En el mundo digital existe una continuidad textual que borra la inmediata diferencia entre géneros visible en periódicos, revistas, cartas, libros. Como consecuencia, hay una yuxtaposición de fragmentos no necesariamente referidos a la totalidad textual a la cual pertenecían. A partir de ahí, el libro como creación, como identidad intelectual y estética, se desmorona. La antigua percepción de una entidad textual coherente y lógica, incluso cuando no se leen todas sus páginas, es reemplazada por una serie de datos, de fragmentos desvinculados. De ahí la idea de los tablets de indicarle al lector si está al comienzo, a la mitad o en las últimas páginas del texto. De dar una cierta percepción de totalidad textual, sabiendo que el lector busca o recibe fragmentos derramados.

Y el lector, ¿abre mentalmente muchas ventanas?
Ante una lógica de cercanía temática, de palabras claves, de tópicos, una continuidad física como la del libro ya no importa. Las unidades textuales no son consideradas en su identidad, sino como un banco de datos que se puede organizar, recomponer, asociar. No es un juicio de valor ni digo que el mundo de Gutenberg era un paraíso y hoy estamos en el infierno. Digo que las posibilidades son inmensas y que el problema es identificar las formas de discontinuidad y las prácticas de la lectura. La relación entre posibilidades nuevas y características heredadas.

Vía revolucionaria
El coautor y coeditor de Historia de la lectura en el mundo occidental tiene un iPad, pero lo usa para los mails y no como e-reader. Y sólo eso revela de sus hábitos lectores. Los gestos y prácticas de los lectores de hace siglos, las marcas en los libros, las lecturas en voz alta, la relación con la materialidad de lo leído, le siguen interesando. También las formas y soportes de lo escrito.

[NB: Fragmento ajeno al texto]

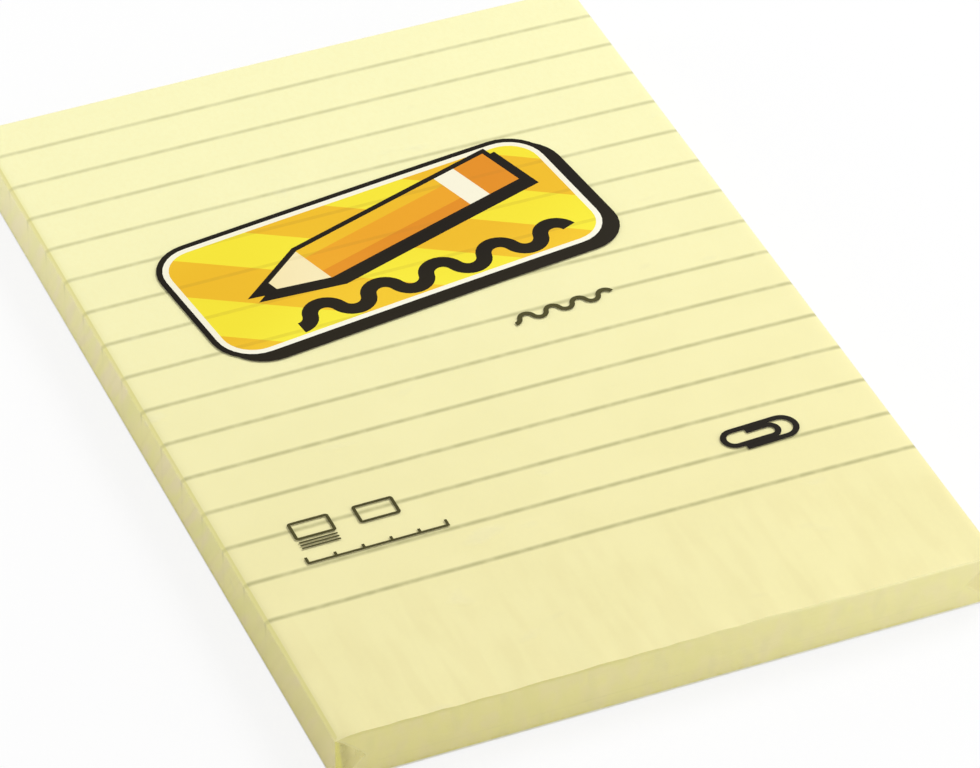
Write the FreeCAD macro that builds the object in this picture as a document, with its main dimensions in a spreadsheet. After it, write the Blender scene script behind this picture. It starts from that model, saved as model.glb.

Ud. ha recordado que las obras unitarias son una invención tardía en el desarrollo del libro. Que alguna vez la norma fue la miscelánea, un poco como hoy.

El libro es el resultado de una construcción histórica. A partir de la invención del códice, que reemplazó a los rollos de papiro, los textos que correspondían a esta unidad eran misceláneos. Un libro medieval, por ejemplo, no es una obra, sino una serie de textos que pueden tener relación entre sí porque el propietario del libro quería tenerlos juntos, pero que pueden ser de lenguas, fechas o autores muy diferentes. Entre los siglos XIV y XV, con Dante, con Boccaccio, empieza haber sólo una obra dentro de un tipo de encuadernación. Es una herencia que tal vez sea hoy desafiada por la tecnología digital. Evidentemente, un computador no corresponde a una obra, pero también es el resultado de una evolución histórica.

¿Cómo cotejar las actuales revoluciones lectoras con las del pasado?
A menudo se compara la revolución digital con la invención de la imprenta, en el siglo XV, lo que no me parece adecuado. Gutenberg inventó una nueva técnica para reproducir textos, pero su invención no transformó la forma del libro: antes y después estuvo compuesto por pliegos, hojas y páginas, definiendo gestos y prácticas de lectura que son los mismos desde los comienzos de la era cristiana. Ahora, ¿se debe comparar la revolución digital con la invención y la difusión del códice, que sustituyó a los rollos? Acá, es el soporte de los textos lo que cambia: no se puede hojear un objeto sin hojas, no se puede hacer índices para un libro sin páginas. Todo esto no puede existir sin la invención del códice. La técnica digital revoluciona al mismo tiempo el soporte de lo escrito, las relaciones con los textos y su inscripción y difusión. Por ende, ninguna comparación histórica supone una revolución semejante a la revolución digital, que propone nuevos soportes de lo escrito y nuevos modos de lectura.